(La Ruda Realidad, columna semanal de Ocio - Público, Milenio)
Al menos ya pasó lo peor. Por ahora. Los primeros días de clases. Mi mala memoria no me ayuda a prevenir a que cada semestre me angustiaré de la misma manera. Podrán decir que es perfeccionismo, pero en verdad no lo es, simplemente no puedo concebir la escena de pararme ahí ante el grupo sin la menor idea de qué tratará la clase, por eso hago programas en donde sesión por sesión se establecen los temas. Me pregunto cómo lo hacen los demás. Dicen que ser profesor es una labor solitaria porque está uno ahí con el grupo sin saber si está haciéndolo bien. Además el sistema educativo público, en términos reales no nos evalúa o si lo hace no hay consecuencias. Por eso hay profesores que llegan a improvisar, a sacar sus frustraciones personales, a extorsionar a los chavos, o que simplemente no van.
La segunda angustia es pueril. Pánico escénico. Me imagino entrando al salón de clases donde alumnos-robot me juzgan y descubren al instante todos mis errores. Con sus preguntas sagaces hacen que mi cerebro busque sin éxito la información en los archivos más recónditos, mientras me lamento por no haber puesto atención o entrado a la clase o leído el libro donde debí aprenderlo. En la pesadilla, yo trato de improvisar, pero ellos no se inmutan, preguntan más y más, hasta que no me queda otra que disculparme y retirarme del aula. Por suerte eso jamás ha ocurrido, en cuanto los veo y nos saludamos, el miedo desaparece. A la larga algunos de ellos serán mis becarios, o mejor aún, colegas y amigos.
La tercera angustia es la peor de todas. Ya en clase, acostumbro a hacer pausas para hacerlos participar, por lo general hago preguntas muy elemental u obvias. No sé si falla mi percepción, pero cada semestre los alumnos saben menos. Lo peor es intentar leer lo que redactan. Antes les pedía trabajos de investigación, no tenía sentido porque ya es práctica común bajar trozos completos de Internet, el famoso copy&paste. Ahora les hago exámenes y no me queda de otra que horrorizarme, no digamos por las faltas de ortografía, sino por la incongruencia y a veces notoria incapacidad de ligar dos ideas. Les parecerá mounstroso lo que voy a decirles: hace ya un rato me di por vencida en cuanto a corregirlos; los califico y punto. Discúlpenme, supera mi capacidad. Sus errores son estructurales, vienen no sólo desde la primaria sino incluso de una ignorancia colectiva.
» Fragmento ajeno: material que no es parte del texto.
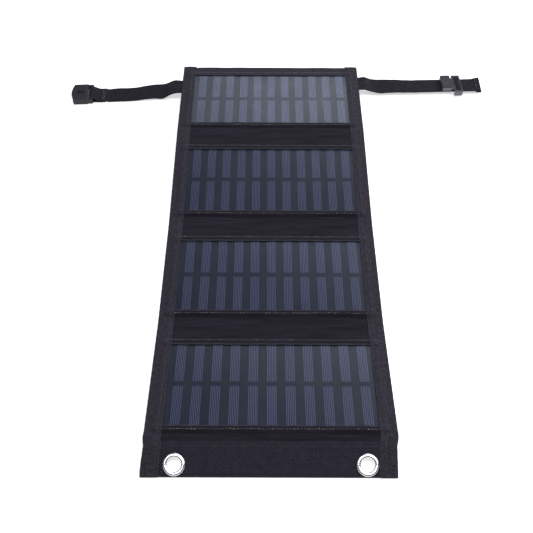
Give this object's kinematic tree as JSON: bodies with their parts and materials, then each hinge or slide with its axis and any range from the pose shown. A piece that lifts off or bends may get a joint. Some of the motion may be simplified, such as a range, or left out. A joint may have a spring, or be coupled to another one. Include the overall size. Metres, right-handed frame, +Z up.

Lamentablemente me toca estar al final del tubo, en el nivel universitario, soy copartícipe del egreso de profesionistas... de papel. Como la médico que me atendió en el área de urgencias de un hospital según esto nice, la chica no tenía ni idea de cómo explorarme. Me había pasado un taxi encima del pié (quien, por cierto, ignoraba el para qué de las rayas amarillas y creía que al tener el “siga” podía dar vuelta a toda velocidad sin fijarse). La doctora no podía explicarme si tenía un esguince o no, a falta de palabras hacía gestos con las manos ilustrando el tirón que yo había sufrido. Yo me porté como una paciente-robot y con base en preguntas específicas e incisivas logré que admitiera que no sabía y que se fuera a hablarle a otro médico, el cual regresó y, usándome de ejemplo, le dio una lección de cómo hacer la exploración y cuál era el diagnóstico.
Los primeros días del ciclo escolar son para mi siempre así. Para colmo, las noticias me refuerzan la cuarta angustia: que la ignorancia se va convirtiendo en la epidemia del país.